The honest limitations

  • It cannot fit the short-dated smile. This is the most serious, most well-known failure. Real short-maturity options, expiring in days, show an extremely steep, sharply curved smile. To match it, Heston must be calibrated with an absurdly high volatility of volatility, which then ruins the fit everywhere else and implies dynamics nobody believes. The reason is structural: over a short horizon, a continuous volatility process simply cannot move enough to create a steep smile. You need either jumps, or a volatility process that is far rougher than Heston's. The rough volatility literature exists largely because of this failure.
  • Calibration is unstable. The five parameters trade off against each other. Different parameter sets can fit today's market almost equally well, and the fitted values can jump around dramatically from one day to the next even when the market has barely moved. That is a serious problem when your hedge ratios depend on those parameters.
  • The variance process can misbehave near zero.

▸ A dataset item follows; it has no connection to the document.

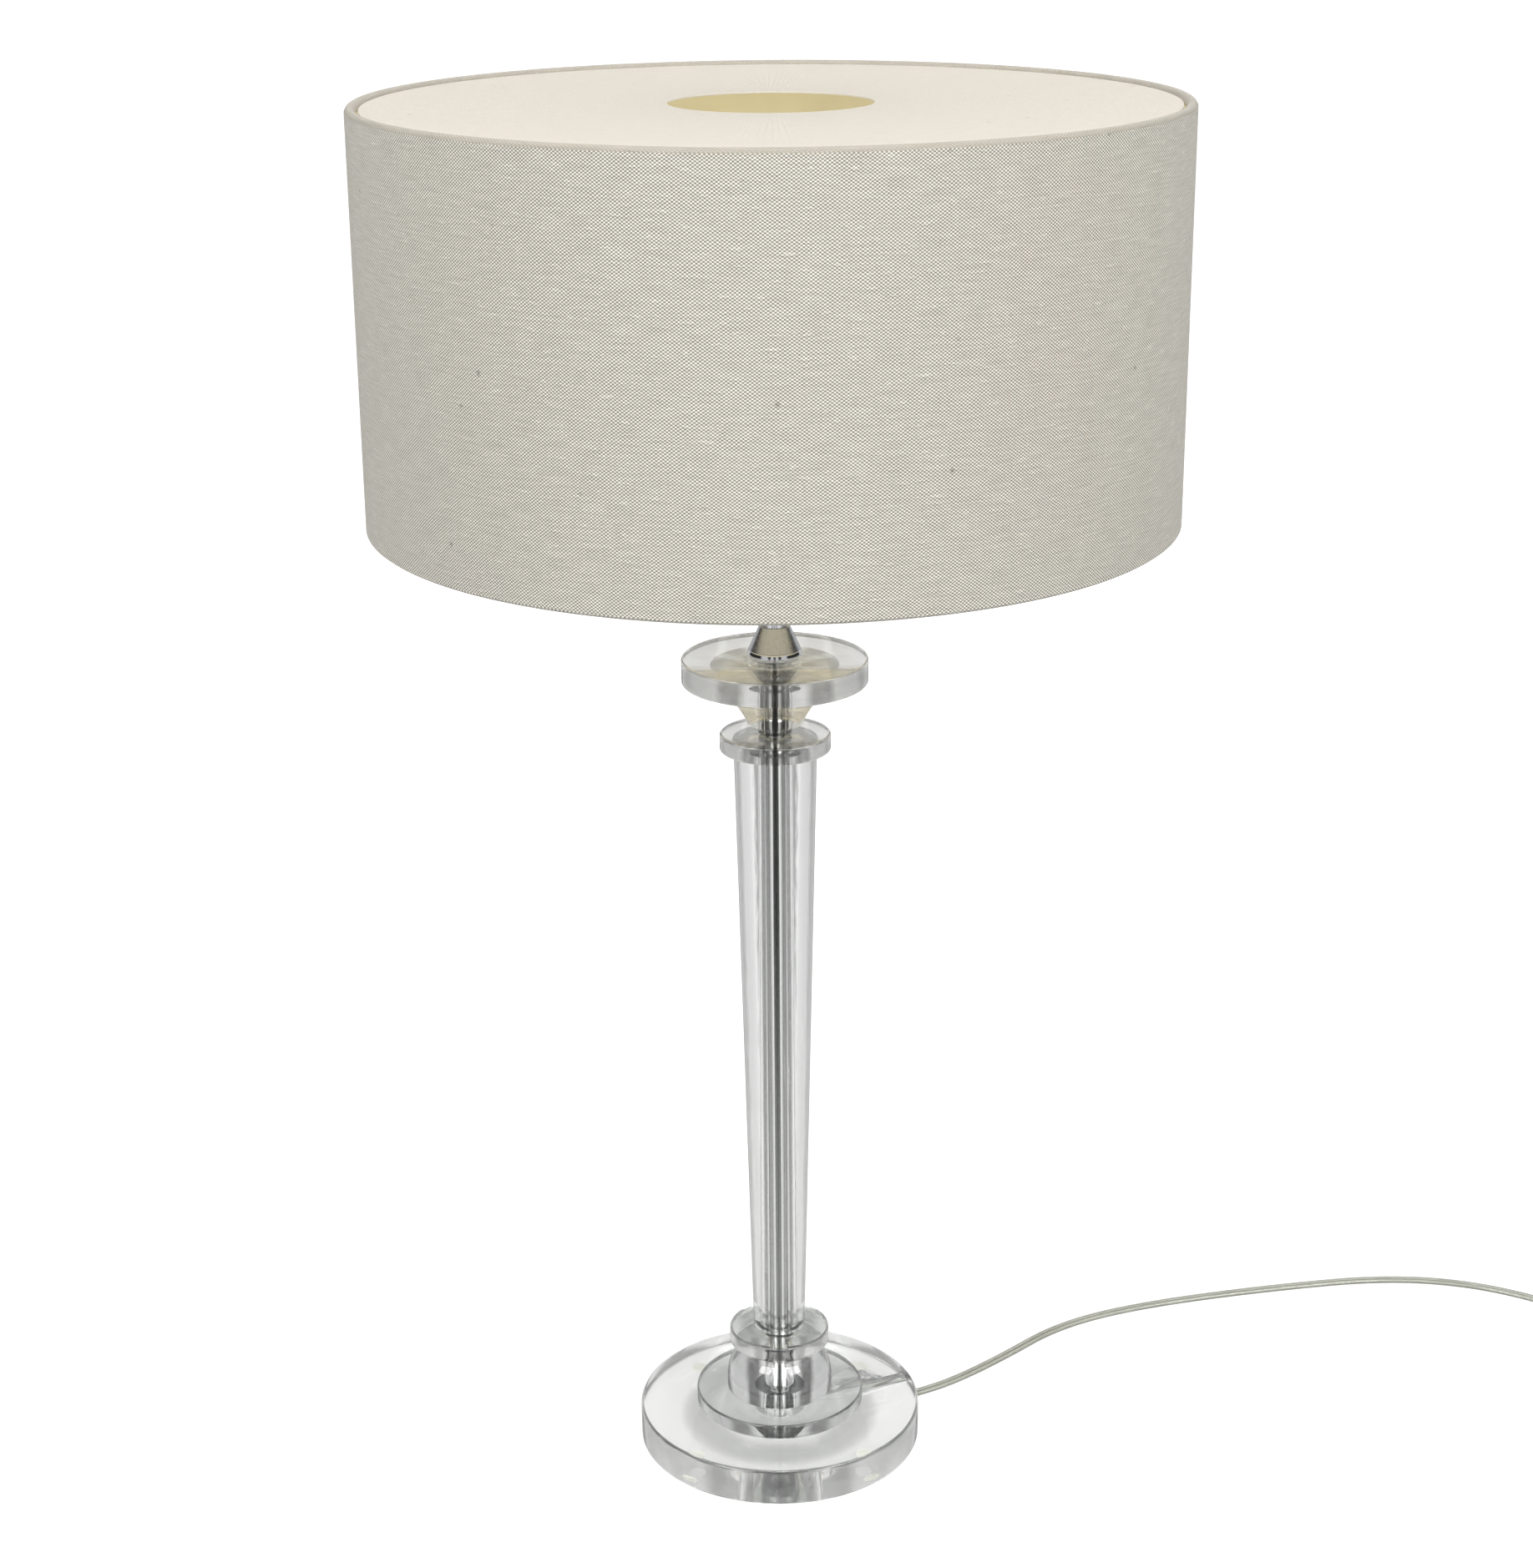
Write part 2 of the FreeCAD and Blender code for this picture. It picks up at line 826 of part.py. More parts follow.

Unless a particular condition on the parameters holds (the Feller condition), the variance can get arbitrarily close to zero, which causes real numerical headaches in simulation. In practice, calibrated parameters routinely violate this condition, and practitioners have built an entire cottage industry of workarounds.
  • The market is still incomplete. Two sources of risk, one stock. You cannot hedge volatility with the stock, so you must hedge vega with other options, and your hedge is only as good as the model. And the price you compute depends on an assumed price of volatility risk, which cannot be arbitraged into existence.
  • It has no jumps. Real markets gap. A continuous-volatility, continuous-price model will always underprice genuinely sudden events.
  • Its fitted parameters are often economically implausible. The volatility-of-volatility required to fit market smiles is frequently far higher than what is observed in realised volatility data. The model fits the prices by adopting a dynamic that is not the one the world actually follows, which should worry anyone who intends to hedge with it.

The one-line takeaway

Heston made volatility a mean-reverting random process, let it rise when the market falls, and found a characteristic function that turns the whole thing into a fast, computable formula, delivering the first model that could fit the equity skew at production speed, which is why it became the industry standard despite being unable to fit short-dated options at all.